For over four decades, Chrissie Hynde has embodied rock’n’roll cool more than arguably anyone else on the planet, but she’s needed all her resources to survive. Her nomadic early life took her from her hometown of Akron, Ohio, to France and eventually to London, where she finally put her dream band, Pretenders, together as punk turned into new wave.

Though frequently singled out as the star of her own show, Hynde is very much a team player, and her ability to pick ideal collaborators (from original guitarist James Honeyman-Scott through to current Pretenders axeman James Walbourne) has stood her in good stead. However, it’s the quality of her tough and tender songs, her feisty attitude and her pragmatic approach which has seen Hynde through triumphs and tragedies alike, and helped her to create a truly enviable catalogue of music.
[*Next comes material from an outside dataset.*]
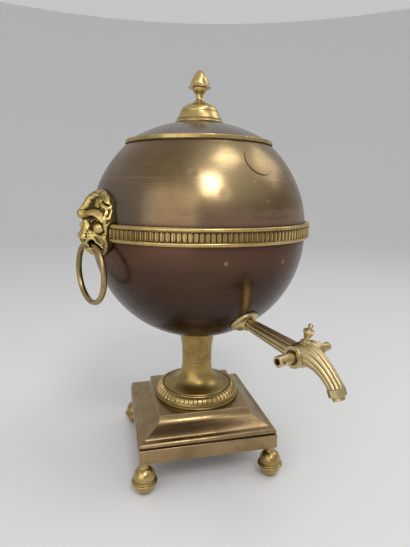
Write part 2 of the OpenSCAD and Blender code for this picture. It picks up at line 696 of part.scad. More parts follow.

Must hear: Message Of Love (live in 1981)

2: Freddie Mercury (Queen)

In a 2019 article, Louder referred to Freddie Mercury as “the quintessential frontman”, and it really is hard to disagree, for the much-missed Queen vocalist really did touch the hearts of millions. He had a dynamic, four-octave vocal range, bags of charisma and – as his band’s groundbreaking signature hit, Bohemian Rhapsody, proved in 1975 – ambition to burn.

Mercury also wilfully defied the conventions of a rock frontman, with his highly theatrical style influencing Queen’s artistic direction and leading him to write hit singles as diverse as Killer Queen, the driving Don’t Stop Me Now and the camp, rockabilly-flavoured Crazy Little Thing Called Love.

As his band’s legendary slot at 1985’s Live Aid also proved, Freddie Mercury was one of rock’s most commanding live performers, and while he left us all too soon (he died aged 45, in 1991), his legacy ensures he’ll always come in near the top of any self-respecting list of the best frontmen in rock.

Must hear: Bohemian Rhapsody (live at Live Aid, 1985)

1: Mick Jagger (The Rolling Stones)

No less a publication than Billboard has dubbed Mick Jagger “the rock and roll frontman”, and while he comes under pressure from most of the challengers in our list of the best frontmen and women, The Rolling Stones’ iconic leader has done more than enough to top the bill.

Known for his distinctive, drawling vocal delivery and energetic live performances, Jagger has broadened his horizons with acting roles and an on-off solo career, but the sum has always been greater than the parts when he lines up alongside his old sparring partner, Keith Richards, in the Stones. Jagger has achieved just about everything a great frontman can achieve in the business, but after a career now lasting six decades, he still shows no signs of slowing down.